Ah, Phil, thank you for this thoughtful breakdown of the "Jack of Hearts" song.

Here's my beef with it: I was trying, very hard, to really "listen" to Dylan (which for me means ignoring a voice that sounds like a car engine revving over and over), and I got completely captivated by the poetry of this story. Totally immersed in the characters and the drama -- my expectations built up for almost NINE MINUTES.

And then, poof. After all the buildup, all the poetry, all the romantic tension and hint of physical danger, there's a rush to the end, some folks are dead, Jack's gone....and that's it.

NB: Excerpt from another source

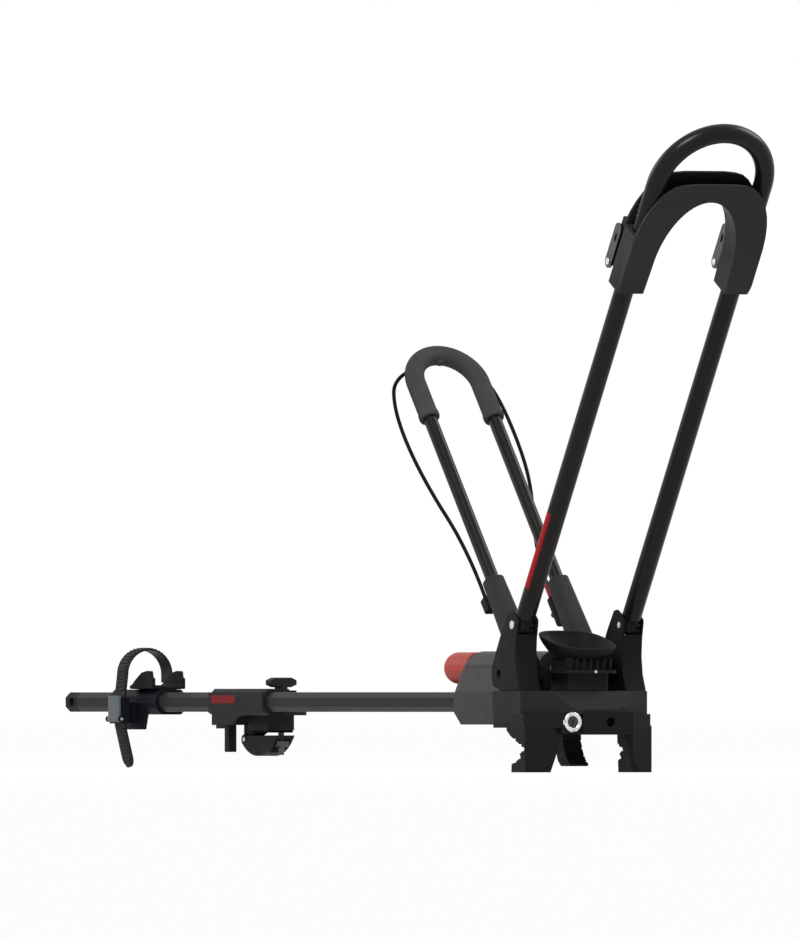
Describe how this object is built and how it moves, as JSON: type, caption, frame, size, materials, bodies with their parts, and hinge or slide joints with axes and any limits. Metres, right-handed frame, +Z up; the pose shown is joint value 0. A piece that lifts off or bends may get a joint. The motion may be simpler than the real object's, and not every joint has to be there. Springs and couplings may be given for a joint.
{
  "type": "roof mounted bike carrier",
  "caption": "Upright bike carrier for roof crossbars: a rail with a clamping head, a tall and a short wheel hoop, a wheel cradle, a rear bar clamp and a strapped wheel tray.",
  "frame": {"origin": "on the mid-plane, below the front hoop's pivot, on the plane where the crossbars sit", "axes": "+X along the rail towards the head end, +Y to the left of the carrier, +Z up"},
  "size_m": [1.8018, 0.194, 0.8392],
  "materials": {
    "rail_paint": "satin dark grey",
    "tube_paint": "semi-gloss black",
    "dark_plastic": "moulded, fine grain",
    "grey_plastic": "moulded, fine grain",
    "tray_plastic": "moulded, faintly blue",
    "strap_plastic": "flexible, toothed",
    "buckle_plastic": "grey-blue",
    "red_plastic": "semi-gloss red",
    "grip_rubber": "matte",
    "pad_rubber": "matte",
    "cable_sheath": "smooth sheath",
    "zinc_steel": "zinc plated",
    "lever_steel": "dull grey",
    "chrome": "polished",
    "lock_dark": "dark"
  },
  "bodies": {
    "head": {"main_rail": "rail_paint", "rail_end_cap": "dark_plastic", "head_base": "dark_plastic", "seat_pad_right": "pad_rubber", "seat_pad_left": "pad_rubber", "head_cover": "grey_plastic", "tower_right": "dark_plastic", "tower_left": "dark_plastic", "front_hoop_pins": "zinc_steel", "rear_hoop_bolts": "zinc_steel", "clamp_housing": "dark_plastic", "wheel_cradle": "grey_plastic", "cradle_foot": "dark_plastic", "cradle_screw": "zinc_steel", "front_block": "dark_plastic", "lock_ring": "chrome"},
    "front_frame": {"front_hoop": "tube_paint", "front_hoop_plugs": "dark_plastic"},
    "saddle": {"tyre_saddle": "dark_plastic", "saddle_back_plate": "dark_plastic", "latch_bases": "dark_plastic", "latch_rivets": "zinc_steel"},
    "latch_right": {"latch_lever_right": "lever_steel"},
    "latch_left": {"latch_lever_left": "lever_steel"},
    "rear_frame": {"rear_hoop": "tube_paint", "hoop_grip": "grip_rubber", "boot_right": "dark_plastic", "boot_left": "dark_plastic", "lock_cable_right": "cable_sheath", "lock_cable_left": "cable_sheath", "cable_clip": "dark_plastic", "lock_body": "dark_plastic", "cable_ferrule": "red_plastic"},
    "button": {"lock_button": "red_plastic"},
    "knob": {"clamp_screw": "zinc_steel", "clamp_knob": "red_plastic"},
    "jaw": {"jaw_carriage": "zinc_steel", "centre_jaw": "dark_plastic"},
    "core": {"lock_core": "lock_dark"},
    "rear_clamp": {"clamp_sleeve": "dark_plastic", "clamp_upper_jaw": "dark_plastic", "clamp_seat_pad": "pad_rubber", "clamp_post": "dark_plastic", "jaw_pin": "zinc_steel", "knob_washer": "dark_plastic"},
    "tee": {"t_knob": "dark_plastic", "clamp_bolt": "zinc_steel"},
    "lower_jaw": {"clamp_lower_jaw": "dark_plastic"},
    "nut": {"barrel_nut": "zinc_steel"},
    "wheel_tray": {"tray_sleeve": "tray_plastic", "wheel_trough": "tray_plastic", "wheel_strap": "strap_plastic", "strap_screw": "zinc_steel", "buckle_body": "tray_plastic", "lever_pin": "zinc_steel"},
    "lever": {"buckle_lever": "buckle_plastic"}
  },
  "joints": [
    {"name": "front_hoop_turn", "type": "hinge", "parent": "head", "child": "front_frame", "pos_m": [0, 0, 0.141], "axis": [0, 1, 0], "range_deg": [-50, 50]},
    {"name": "saddle_slide", "type": "slide", "parent": "front_frame", "child": "saddle", "axis": [0.5344, 0, 0.8453], "range_m": [-0.04, 0.02]},
    {"name": "latch_right_turn", "type": "hinge", "parent": "saddle", "child": "latch_right", "pos_m": [0.25354, -0.0787, 0.6113], "axis": [0, 1, 0], "range_deg": [-70, 0]},
    {"name": "latch_left_turn", "type": "hinge", "parent": "saddle", "child": "latch_left", "pos_m": [0.25354, 0.0787, 0.6113], "axis": [0, 1, 0], "range_deg": [-70, 0]},
    {"name": "rear_hoop_turn", "type": "hinge", "parent": "head", "child": "rear_frame", "pos_m": [-0.038, 0, 0.077], "axis": [0, 1, 0], "range_deg": [-50, 12]},
    {"name": "button_press", "type": "slide", "parent": "rear_frame", "child": "button", "axis": [0.7749, 0, 0.632], "range_m": [0, 0.003], "stiffness_N_per_m": 250, "springref_m": -0.001},
    {"name": "knob_turn", "type": "hinge", "parent": "head", "child": "knob", "pos_m": [-0.2, 0, 0.085], "axis": [1, 0, 0], "range_deg": [0, 7202]},
    {"name": "jaw_slide", "type": "slide", "parent": "head", "child": "jaw", "axis": [-1, 0, 0], "range_m": [0, 0.08]},
    {"name": "lock_turn", "type": "hinge", "parent": "head", "child": "core", "pos_m": [0.053, -0.035, 0.0145], "axis": [1, 0, 0], "range_deg": [0, 90]},
    {"name": "rear_clamp_slide", "type": "slide", "parent": "head", "child": "rear_clamp", "axis": [1, 0, 0], "range_m": [-0.04, 0.22]},
    {"name": "tee_turn", "type": "hinge", "parent": "rear_clamp", "child": "tee", "pos_m": [-0.868, 0.03, 0.05], "axis": [0, 0, 1], "range_deg": [0, 4000]},
    {"name": "lower_jaw_turn", "type": "hinge", "parent": "rear_clamp", "child": "lower_jaw", "pos_m": [-0.947, 0.03, -0.009], "axis": [0, 1, 0], "range_deg": [0, 10.1]},
    {"name": "nut_slide", "type": "slide", "parent": "rear_clamp", "child": "nut", "axis": [0, 0, -1], "range_m": [0, 0.0139]},
    {"name": "tray_slide", "type": "slide", "parent": "head", "child": "wheel_tray", "axis": [1, 0, 0], "range_m": [-0.08, 0.04]},
    {"name": "lever_turn", "type": "hinge", "parent": "wheel_tray", "child": "lever", "pos_m": [-1.183, -0.052, 0.018], "axis": [1, 0, 0], "range_deg": [0, 60]}
  ],
  "couplings": [
    {"joint": "knob_turn", "follows": "jaw_slide", "rad_per_m": 1570.8},
    {"joint": "lower_jaw_turn", "follows": "tee_turn", "ratio": 0.0025},
    {"joint": "nut_slide", "follows": "tee_turn", "m_per_rad": 0.000198}
  ]
}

I might have uttered something like, "No, no, you can't jerk me around like that!" If you're gonna make us listen to a song that lasts that long, you've got to deliver the goods, baby. You can't run out of steam before you reach the end of your story.

There is no doubt the muse was with him when he wrote this, but it didn't stick with him long enough. Bottom line, I felt cheated. A cop-out ending. Like he just got tired of writing the song and hurried it to a conclusion. Sigh.

Same kind of feeling (for me) as when a great book or movie falls off at the end and leaves you feeling empty and dissatisfied. Shouldn't great art strive to remain so to the very end?

Just my two cents. I enjoyed your analysis of the meanings behind the characters. Interesting that the song inspired two attempts at a screenplay.